The practice was used yesterday, it is used today, and it will be used tomorrow.

If it works, I am all for that. 

In fact, I really believe there are so many lessons that I was taught in school that not only are things beneficial to me but are beneficial to others I share.

For example, I remember my high school football coach and physical education teacher sharing the following with me when I wanted to be captain of the football team: “You can be ready to lead all that you want, but it is more important that you are someone worth following.”

I always think about that and try to live up to what he shared.
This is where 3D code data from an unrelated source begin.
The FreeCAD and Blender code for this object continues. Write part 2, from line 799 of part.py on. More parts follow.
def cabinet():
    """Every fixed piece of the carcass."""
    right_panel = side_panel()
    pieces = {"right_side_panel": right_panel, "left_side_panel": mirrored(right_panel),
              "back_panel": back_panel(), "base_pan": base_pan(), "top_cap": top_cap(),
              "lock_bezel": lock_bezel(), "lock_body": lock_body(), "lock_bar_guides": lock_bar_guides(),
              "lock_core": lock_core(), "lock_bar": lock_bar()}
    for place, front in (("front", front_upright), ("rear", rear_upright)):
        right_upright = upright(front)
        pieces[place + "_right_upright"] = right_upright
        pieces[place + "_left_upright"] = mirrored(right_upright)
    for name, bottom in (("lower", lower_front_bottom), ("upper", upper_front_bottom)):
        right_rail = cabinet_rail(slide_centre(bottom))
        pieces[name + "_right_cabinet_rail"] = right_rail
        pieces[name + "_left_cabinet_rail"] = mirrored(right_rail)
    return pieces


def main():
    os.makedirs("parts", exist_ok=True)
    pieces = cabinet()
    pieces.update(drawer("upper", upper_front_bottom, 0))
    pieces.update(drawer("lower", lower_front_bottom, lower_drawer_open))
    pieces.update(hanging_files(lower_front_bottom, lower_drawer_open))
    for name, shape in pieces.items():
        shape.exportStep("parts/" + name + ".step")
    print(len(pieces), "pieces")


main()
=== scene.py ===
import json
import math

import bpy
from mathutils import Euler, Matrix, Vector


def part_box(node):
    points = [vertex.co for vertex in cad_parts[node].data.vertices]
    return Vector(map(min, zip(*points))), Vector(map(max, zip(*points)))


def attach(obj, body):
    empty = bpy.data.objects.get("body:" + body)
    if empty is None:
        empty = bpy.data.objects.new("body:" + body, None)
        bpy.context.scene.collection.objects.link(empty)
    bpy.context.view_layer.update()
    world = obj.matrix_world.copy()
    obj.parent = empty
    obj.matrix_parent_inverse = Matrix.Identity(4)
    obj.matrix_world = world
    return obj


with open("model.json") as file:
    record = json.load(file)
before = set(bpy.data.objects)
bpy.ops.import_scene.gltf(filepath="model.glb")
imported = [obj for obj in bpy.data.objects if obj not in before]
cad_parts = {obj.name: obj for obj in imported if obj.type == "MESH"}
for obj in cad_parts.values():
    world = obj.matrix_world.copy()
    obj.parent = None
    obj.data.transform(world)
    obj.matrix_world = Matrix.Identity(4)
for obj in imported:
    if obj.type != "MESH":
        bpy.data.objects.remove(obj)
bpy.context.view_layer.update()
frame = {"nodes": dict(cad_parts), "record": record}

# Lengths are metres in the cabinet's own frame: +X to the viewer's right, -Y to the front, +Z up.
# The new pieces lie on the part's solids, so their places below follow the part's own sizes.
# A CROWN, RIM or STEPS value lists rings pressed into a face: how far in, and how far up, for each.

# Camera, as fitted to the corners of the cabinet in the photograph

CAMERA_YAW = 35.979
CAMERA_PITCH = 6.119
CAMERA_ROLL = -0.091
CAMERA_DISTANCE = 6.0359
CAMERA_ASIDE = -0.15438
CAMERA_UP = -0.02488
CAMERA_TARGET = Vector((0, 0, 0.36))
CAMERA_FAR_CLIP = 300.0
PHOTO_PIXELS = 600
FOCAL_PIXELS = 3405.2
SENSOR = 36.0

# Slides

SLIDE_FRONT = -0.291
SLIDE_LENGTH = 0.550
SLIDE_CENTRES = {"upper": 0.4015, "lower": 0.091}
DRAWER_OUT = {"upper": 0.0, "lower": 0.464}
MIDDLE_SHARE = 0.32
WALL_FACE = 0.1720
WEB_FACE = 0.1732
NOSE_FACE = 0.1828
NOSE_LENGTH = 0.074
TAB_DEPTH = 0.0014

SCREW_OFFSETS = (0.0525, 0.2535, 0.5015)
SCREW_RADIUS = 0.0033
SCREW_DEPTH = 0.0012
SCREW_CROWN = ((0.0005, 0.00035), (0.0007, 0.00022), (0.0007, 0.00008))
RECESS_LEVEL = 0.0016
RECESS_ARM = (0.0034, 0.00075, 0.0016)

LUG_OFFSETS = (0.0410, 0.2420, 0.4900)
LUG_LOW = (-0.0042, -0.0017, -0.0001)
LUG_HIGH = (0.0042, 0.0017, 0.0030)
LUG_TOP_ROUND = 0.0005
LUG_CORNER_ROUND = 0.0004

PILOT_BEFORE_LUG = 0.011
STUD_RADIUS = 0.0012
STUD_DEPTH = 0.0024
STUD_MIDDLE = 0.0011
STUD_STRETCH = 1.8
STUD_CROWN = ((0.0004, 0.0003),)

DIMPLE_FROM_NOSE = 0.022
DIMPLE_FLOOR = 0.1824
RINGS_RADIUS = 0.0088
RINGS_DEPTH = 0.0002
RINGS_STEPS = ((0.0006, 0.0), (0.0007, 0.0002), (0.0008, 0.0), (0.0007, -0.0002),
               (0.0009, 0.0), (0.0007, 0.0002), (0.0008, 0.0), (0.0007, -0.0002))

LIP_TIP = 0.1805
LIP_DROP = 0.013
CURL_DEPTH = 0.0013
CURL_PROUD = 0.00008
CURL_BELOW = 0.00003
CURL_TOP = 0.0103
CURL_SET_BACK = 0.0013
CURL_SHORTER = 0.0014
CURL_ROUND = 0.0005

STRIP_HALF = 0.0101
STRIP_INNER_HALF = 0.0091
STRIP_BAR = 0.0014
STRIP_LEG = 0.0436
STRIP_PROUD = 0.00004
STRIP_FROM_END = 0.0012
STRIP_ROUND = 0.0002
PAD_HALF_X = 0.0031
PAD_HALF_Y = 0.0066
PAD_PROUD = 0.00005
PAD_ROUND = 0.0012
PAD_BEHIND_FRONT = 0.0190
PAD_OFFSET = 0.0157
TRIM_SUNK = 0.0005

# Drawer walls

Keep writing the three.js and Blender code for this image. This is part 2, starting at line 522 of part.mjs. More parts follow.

But I also share that idea with others I have the opportunity to work with, and it resonates with many, who probably share it with others they work with. My teacher passed that idea down to me, and I passed it on to others. It still resonates today.

But I don’t see this generational impact only with teaching, learning, and leadership. I see it with my own kids.

I remember that in Kindergarten, my teacher, Mrs. Stock, taught me how to tie my shoes using “bunny ears,” and even though we learned the more “advanced” method the following day, bunny ears is still my jam.

And you know who else ties their shoes with bunny ears? My daughter Kallea. 

Because that is what my kindergarten teacher taught me, and I wanted to pass it on to my kids. Every time I watch her tie her shoes, I think of Mrs. Stock. I like that.

In grade 3, my teacher Mrs. Penrose taught me to count to 100 on my fingers using a method called “Chisenbop.” I use it all the time, and I will pass it on to my kids as it is the best counting method I have ever used. 

These lessons from the past matter today, and I hope my kids pass these lessons onto their own children one day.

That is a teacher’s legacy and a true generational impact.

So just a reminder…

Not everything old is bad, and not everything new is good. 

Never discount the lessons from our past, as they can have a tremendous impact on the children of today.